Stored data
----

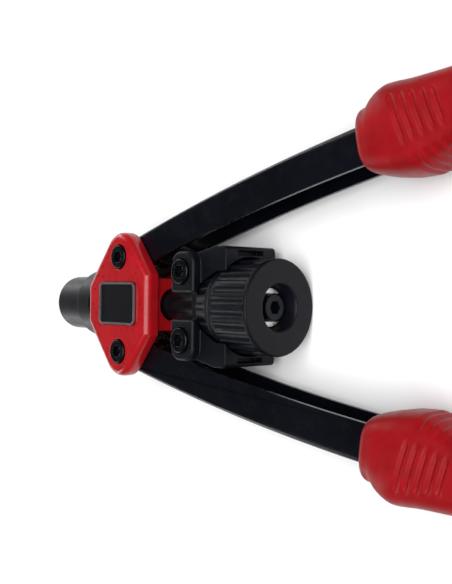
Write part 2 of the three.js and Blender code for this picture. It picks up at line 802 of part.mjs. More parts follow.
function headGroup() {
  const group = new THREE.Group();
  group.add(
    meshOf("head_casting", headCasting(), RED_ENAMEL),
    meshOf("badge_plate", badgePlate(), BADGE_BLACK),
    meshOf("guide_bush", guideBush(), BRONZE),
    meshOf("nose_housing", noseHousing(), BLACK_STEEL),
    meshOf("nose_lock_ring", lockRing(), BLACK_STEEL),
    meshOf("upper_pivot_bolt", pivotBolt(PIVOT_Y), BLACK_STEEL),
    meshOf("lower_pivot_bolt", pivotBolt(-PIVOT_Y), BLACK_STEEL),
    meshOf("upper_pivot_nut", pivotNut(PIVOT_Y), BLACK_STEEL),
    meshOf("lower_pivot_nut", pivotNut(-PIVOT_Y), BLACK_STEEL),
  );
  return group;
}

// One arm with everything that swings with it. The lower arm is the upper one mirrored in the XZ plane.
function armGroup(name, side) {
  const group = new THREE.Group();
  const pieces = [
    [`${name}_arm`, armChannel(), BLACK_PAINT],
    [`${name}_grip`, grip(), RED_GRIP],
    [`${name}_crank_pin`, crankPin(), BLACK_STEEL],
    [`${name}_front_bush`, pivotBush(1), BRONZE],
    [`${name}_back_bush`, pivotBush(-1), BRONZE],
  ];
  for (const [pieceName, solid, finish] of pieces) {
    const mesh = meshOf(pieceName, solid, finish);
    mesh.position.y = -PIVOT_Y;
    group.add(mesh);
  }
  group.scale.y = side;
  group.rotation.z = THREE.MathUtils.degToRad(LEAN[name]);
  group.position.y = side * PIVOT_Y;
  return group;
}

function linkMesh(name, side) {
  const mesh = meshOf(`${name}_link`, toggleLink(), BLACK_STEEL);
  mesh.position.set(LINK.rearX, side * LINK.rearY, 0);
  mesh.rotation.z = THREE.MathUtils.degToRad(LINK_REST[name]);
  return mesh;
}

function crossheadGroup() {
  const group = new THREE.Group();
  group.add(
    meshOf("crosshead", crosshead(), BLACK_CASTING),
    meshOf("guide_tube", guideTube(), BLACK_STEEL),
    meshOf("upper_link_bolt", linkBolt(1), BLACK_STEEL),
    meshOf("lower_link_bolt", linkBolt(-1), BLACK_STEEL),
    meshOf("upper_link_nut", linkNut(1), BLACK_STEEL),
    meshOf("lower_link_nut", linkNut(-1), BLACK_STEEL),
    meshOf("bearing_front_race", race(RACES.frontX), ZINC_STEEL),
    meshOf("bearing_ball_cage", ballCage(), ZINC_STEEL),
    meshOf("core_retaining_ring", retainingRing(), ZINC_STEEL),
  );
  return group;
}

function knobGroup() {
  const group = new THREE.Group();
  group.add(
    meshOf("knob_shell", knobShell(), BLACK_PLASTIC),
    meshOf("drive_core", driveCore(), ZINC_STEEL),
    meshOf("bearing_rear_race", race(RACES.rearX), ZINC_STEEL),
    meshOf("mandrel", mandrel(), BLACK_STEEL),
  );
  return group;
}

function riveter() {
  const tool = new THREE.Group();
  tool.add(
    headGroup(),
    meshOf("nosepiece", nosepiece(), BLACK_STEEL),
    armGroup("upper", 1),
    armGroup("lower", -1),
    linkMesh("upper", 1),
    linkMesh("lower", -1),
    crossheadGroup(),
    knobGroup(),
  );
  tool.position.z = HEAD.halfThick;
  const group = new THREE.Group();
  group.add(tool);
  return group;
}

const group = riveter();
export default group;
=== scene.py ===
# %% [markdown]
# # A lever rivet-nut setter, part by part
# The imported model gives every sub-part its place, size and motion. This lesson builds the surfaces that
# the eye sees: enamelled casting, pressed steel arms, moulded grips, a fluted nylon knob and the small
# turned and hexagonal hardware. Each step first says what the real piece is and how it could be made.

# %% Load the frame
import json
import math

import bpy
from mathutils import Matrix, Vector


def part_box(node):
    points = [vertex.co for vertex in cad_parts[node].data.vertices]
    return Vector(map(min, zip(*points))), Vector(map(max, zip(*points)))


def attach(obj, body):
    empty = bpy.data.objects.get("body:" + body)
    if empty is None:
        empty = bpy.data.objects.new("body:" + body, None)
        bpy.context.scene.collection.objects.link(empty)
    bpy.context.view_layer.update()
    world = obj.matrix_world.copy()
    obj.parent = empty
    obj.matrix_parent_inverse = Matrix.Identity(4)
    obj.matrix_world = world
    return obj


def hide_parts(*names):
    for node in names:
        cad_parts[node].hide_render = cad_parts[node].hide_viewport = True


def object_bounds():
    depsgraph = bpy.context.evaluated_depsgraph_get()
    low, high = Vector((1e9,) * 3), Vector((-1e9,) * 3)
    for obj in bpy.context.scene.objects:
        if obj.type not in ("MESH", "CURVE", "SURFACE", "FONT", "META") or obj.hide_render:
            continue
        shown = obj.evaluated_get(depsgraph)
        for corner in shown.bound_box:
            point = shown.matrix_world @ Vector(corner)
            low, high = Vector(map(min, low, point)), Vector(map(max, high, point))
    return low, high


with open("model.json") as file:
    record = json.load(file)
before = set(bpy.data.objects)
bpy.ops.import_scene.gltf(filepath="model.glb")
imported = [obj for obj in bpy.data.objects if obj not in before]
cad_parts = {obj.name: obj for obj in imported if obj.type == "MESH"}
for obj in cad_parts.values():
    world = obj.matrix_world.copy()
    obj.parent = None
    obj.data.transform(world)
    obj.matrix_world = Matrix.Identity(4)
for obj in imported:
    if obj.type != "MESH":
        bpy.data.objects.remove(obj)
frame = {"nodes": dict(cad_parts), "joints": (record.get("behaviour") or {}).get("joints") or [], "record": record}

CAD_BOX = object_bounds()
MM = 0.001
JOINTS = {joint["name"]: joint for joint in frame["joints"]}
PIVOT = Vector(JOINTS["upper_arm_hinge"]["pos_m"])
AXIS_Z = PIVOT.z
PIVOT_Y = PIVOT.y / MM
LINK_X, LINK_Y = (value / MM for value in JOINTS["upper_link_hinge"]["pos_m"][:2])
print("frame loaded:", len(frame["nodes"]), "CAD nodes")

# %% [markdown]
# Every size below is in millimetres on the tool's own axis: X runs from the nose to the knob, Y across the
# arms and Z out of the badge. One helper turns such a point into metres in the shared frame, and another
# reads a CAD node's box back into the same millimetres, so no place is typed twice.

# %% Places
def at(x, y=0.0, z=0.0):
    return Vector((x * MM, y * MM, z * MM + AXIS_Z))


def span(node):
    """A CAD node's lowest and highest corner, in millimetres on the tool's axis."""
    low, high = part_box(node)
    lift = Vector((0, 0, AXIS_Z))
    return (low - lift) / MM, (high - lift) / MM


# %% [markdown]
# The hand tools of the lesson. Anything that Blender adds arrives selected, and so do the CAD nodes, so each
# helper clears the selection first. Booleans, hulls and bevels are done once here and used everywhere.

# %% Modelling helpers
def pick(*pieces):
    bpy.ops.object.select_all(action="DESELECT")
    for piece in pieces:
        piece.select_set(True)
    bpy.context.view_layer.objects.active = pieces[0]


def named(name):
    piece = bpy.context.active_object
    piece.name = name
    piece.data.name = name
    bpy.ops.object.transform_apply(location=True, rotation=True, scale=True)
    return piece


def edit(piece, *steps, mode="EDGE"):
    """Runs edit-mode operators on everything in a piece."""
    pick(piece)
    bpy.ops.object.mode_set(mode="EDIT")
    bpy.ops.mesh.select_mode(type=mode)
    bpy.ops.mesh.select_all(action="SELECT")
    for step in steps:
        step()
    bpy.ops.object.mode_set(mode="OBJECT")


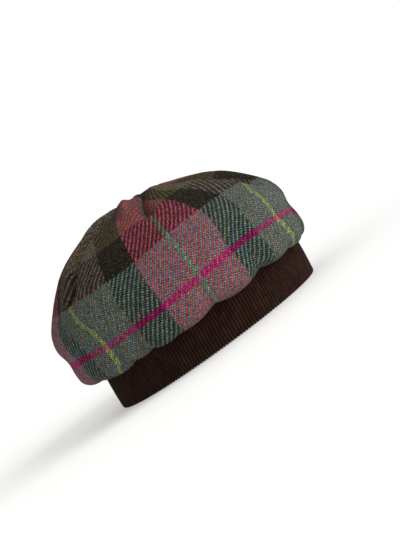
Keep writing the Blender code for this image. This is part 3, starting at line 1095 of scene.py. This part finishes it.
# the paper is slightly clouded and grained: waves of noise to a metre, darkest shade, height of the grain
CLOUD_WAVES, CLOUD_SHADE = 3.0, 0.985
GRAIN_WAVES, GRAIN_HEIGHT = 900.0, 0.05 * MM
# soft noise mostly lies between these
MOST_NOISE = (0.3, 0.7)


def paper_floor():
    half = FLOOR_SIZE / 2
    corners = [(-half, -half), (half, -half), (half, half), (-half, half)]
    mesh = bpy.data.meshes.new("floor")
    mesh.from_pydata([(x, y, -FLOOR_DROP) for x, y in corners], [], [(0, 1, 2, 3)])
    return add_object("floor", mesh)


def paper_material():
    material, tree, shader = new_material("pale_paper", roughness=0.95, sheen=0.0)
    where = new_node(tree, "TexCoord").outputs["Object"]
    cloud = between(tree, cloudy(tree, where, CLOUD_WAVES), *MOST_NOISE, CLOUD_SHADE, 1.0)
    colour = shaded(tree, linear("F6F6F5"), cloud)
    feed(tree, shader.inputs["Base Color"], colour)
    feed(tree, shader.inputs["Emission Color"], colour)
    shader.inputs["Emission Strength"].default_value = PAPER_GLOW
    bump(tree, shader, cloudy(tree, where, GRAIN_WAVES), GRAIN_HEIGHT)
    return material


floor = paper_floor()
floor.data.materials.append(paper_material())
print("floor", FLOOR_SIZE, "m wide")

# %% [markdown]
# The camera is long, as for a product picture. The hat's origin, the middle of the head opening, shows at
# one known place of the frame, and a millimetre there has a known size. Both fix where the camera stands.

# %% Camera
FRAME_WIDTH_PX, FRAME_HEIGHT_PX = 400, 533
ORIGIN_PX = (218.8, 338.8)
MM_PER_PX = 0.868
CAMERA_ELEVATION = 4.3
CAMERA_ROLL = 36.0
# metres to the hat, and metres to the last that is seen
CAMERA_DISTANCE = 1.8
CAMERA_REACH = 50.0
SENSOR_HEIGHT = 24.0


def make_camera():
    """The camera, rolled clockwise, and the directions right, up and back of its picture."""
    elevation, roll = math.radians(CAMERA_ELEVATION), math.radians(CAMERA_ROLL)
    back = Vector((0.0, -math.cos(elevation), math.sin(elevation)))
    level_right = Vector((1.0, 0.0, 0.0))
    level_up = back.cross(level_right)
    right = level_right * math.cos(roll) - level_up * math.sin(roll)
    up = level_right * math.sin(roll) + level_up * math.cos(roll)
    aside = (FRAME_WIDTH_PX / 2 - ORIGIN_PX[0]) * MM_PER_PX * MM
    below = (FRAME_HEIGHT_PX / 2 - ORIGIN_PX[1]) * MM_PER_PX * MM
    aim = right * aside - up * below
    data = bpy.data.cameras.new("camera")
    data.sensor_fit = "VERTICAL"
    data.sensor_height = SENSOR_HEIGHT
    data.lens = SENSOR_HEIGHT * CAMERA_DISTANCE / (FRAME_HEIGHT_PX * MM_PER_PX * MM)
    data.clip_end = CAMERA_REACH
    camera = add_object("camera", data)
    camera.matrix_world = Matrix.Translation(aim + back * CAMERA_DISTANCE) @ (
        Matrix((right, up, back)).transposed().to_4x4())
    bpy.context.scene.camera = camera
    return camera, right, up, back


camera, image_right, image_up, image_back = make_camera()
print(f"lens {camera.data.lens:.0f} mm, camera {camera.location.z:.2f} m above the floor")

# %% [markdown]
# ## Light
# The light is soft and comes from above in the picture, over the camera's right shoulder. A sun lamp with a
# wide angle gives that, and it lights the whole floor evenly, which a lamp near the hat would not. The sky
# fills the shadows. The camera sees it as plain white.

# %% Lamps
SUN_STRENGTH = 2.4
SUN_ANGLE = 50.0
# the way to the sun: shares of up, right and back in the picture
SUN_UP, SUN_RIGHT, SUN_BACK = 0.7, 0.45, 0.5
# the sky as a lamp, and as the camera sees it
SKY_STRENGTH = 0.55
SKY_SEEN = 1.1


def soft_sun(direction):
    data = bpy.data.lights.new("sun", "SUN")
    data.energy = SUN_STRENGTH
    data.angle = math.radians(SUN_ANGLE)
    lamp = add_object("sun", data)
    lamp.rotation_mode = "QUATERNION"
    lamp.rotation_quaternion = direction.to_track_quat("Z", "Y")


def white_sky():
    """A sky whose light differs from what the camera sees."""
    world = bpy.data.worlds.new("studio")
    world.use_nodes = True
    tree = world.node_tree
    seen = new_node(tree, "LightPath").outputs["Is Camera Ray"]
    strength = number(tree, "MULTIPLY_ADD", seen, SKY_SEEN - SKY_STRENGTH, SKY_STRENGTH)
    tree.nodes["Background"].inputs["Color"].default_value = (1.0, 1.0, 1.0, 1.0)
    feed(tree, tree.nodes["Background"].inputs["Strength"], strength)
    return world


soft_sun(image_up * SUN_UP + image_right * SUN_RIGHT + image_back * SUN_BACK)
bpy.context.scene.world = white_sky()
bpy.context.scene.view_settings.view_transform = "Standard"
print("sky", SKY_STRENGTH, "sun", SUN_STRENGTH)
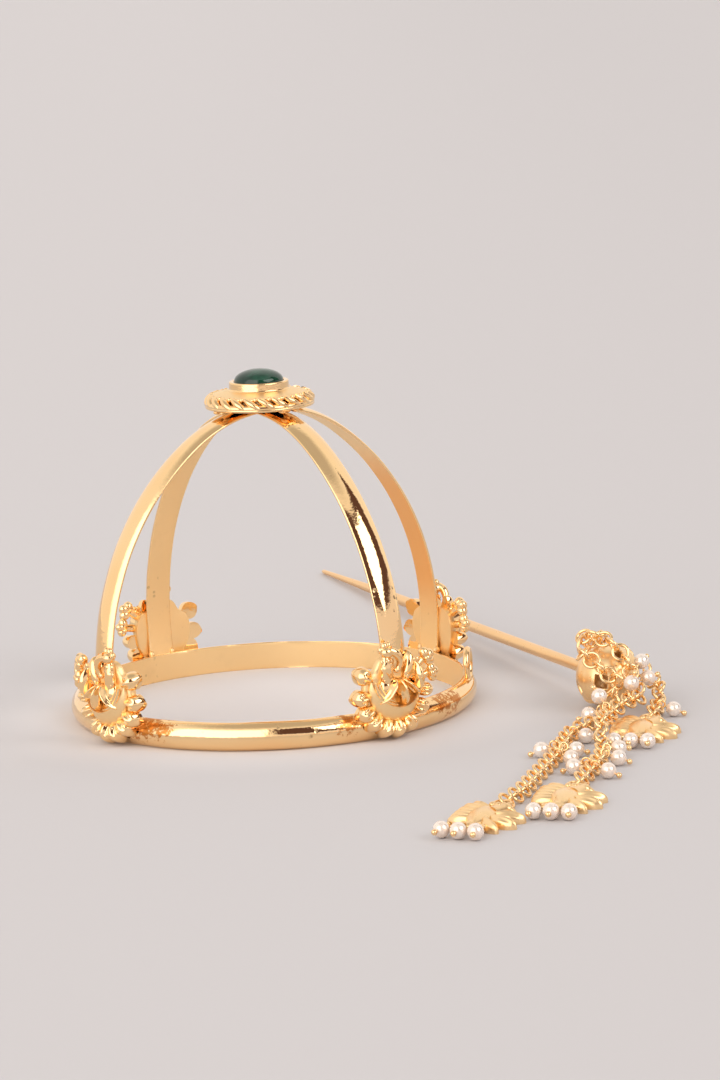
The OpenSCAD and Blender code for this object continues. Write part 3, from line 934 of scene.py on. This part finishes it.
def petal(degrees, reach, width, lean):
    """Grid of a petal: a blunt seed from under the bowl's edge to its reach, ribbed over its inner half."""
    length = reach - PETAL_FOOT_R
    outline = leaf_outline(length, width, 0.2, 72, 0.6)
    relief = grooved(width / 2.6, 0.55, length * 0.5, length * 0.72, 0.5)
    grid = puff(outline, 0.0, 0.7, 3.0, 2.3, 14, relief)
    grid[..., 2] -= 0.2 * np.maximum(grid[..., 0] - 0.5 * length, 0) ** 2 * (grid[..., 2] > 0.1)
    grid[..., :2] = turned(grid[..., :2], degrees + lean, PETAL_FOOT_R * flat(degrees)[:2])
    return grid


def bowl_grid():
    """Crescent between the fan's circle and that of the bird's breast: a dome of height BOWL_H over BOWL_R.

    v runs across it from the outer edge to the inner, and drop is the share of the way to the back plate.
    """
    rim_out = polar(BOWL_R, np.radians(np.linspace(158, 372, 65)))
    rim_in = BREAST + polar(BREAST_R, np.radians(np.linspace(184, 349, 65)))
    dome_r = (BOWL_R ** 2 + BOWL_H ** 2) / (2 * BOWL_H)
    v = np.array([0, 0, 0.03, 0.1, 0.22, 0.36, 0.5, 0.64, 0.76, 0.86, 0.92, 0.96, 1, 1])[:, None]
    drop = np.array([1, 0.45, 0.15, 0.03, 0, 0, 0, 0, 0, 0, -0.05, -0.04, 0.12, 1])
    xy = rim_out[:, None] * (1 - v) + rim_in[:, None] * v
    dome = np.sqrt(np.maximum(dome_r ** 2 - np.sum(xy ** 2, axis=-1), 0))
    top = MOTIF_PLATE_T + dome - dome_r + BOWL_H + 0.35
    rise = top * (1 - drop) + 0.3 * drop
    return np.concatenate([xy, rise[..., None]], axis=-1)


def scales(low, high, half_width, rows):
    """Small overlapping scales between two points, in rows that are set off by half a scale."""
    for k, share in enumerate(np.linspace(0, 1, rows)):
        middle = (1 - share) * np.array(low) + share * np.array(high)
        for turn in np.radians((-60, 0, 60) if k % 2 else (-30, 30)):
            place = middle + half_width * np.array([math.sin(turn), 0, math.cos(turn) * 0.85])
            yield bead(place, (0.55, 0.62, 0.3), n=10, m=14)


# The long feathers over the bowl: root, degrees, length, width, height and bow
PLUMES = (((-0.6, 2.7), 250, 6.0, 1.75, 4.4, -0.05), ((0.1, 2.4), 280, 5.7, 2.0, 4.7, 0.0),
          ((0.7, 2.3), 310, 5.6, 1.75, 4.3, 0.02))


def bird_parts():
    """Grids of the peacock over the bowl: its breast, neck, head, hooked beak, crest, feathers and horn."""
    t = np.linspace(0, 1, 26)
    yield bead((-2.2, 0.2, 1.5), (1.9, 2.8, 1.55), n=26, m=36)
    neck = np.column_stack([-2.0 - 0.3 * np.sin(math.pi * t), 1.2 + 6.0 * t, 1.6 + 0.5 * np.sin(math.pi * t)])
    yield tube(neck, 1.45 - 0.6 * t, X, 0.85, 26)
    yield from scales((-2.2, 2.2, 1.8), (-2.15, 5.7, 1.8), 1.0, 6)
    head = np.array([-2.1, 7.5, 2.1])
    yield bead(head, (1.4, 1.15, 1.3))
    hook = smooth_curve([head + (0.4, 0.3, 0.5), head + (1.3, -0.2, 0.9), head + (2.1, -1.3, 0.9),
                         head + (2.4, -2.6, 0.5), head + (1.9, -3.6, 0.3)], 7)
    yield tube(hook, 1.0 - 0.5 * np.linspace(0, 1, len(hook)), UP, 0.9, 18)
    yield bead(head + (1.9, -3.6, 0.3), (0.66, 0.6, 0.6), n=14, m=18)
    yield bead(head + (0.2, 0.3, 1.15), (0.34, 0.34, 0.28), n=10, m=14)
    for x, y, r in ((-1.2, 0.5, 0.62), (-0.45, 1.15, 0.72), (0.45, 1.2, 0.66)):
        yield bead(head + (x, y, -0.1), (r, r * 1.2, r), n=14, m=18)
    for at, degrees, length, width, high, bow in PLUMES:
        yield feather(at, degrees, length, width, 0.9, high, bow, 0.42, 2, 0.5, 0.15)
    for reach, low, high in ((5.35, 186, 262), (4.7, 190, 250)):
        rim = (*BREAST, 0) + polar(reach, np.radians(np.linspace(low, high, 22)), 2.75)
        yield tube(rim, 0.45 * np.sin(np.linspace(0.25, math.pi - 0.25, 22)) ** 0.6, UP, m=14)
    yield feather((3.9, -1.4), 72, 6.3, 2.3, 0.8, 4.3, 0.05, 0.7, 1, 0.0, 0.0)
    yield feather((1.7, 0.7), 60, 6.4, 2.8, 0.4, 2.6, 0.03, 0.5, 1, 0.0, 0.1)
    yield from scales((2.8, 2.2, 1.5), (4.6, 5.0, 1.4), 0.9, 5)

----

* _GIVEN REQUEST_:
Extract the lines from the line with "const tool = new THREE.Group();" through the line with "cad_parts[node].hide_render = cad_parts[node].hide_viewport". Keep both of those lines, copy everything exactly, and add nothing.

* _OUTPUT FOR THIS EXERCISE_:
  const tool = new THREE.Group();
  tool.add(
    headGroup(),
    meshOf("nosepiece", nosepiece(), BLACK_STEEL),
    armGroup("upper", 1),
    armGroup("lower", -1),
    linkMesh("upper", 1),
    linkMesh("lower", -1),
    crossheadGroup(),
    knobGroup(),
  );
  tool.position.z = HEAD.halfThick;
  const group = new THREE.Group();
  group.add(tool);
  return group;
}

const group = riveter();
export default group;
=== scene.py ===
# %% [markdown]
# # A lever rivet-nut setter, part by part
# The imported model gives every sub-part its place, size and motion. This lesson builds the surfaces that
# the eye sees: enamelled casting, pressed steel arms, moulded grips, a fluted nylon knob and the small
# turned and hexagonal hardware. Each step first says what the real piece is and how it could be made.

# %% Load the frame
import json
import math

import bpy
from mathutils import Matrix, Vector


def part_box(node):
    points = [vertex.co for vertex in cad_parts[node].data.vertices]
    return Vector(map(min, zip(*points))), Vector(map(max, zip(*points)))


def attach(obj, body):
    empty = bpy.data.objects.get("body:" + body)
    if empty is None:
        empty = bpy.data.objects.new("body:" + body, None)
        bpy.context.scene.collection.objects.link(empty)
    bpy.context.view_layer.update()
    world = obj.matrix_world.copy()
    obj.parent = empty
    obj.matrix_parent_inverse = Matrix.Identity(4)
    obj.matrix_world = world
    return obj


def hide_parts(*names):
    for node in names:
        cad_parts[node].hide_render = cad_parts[node].hide_viewport = True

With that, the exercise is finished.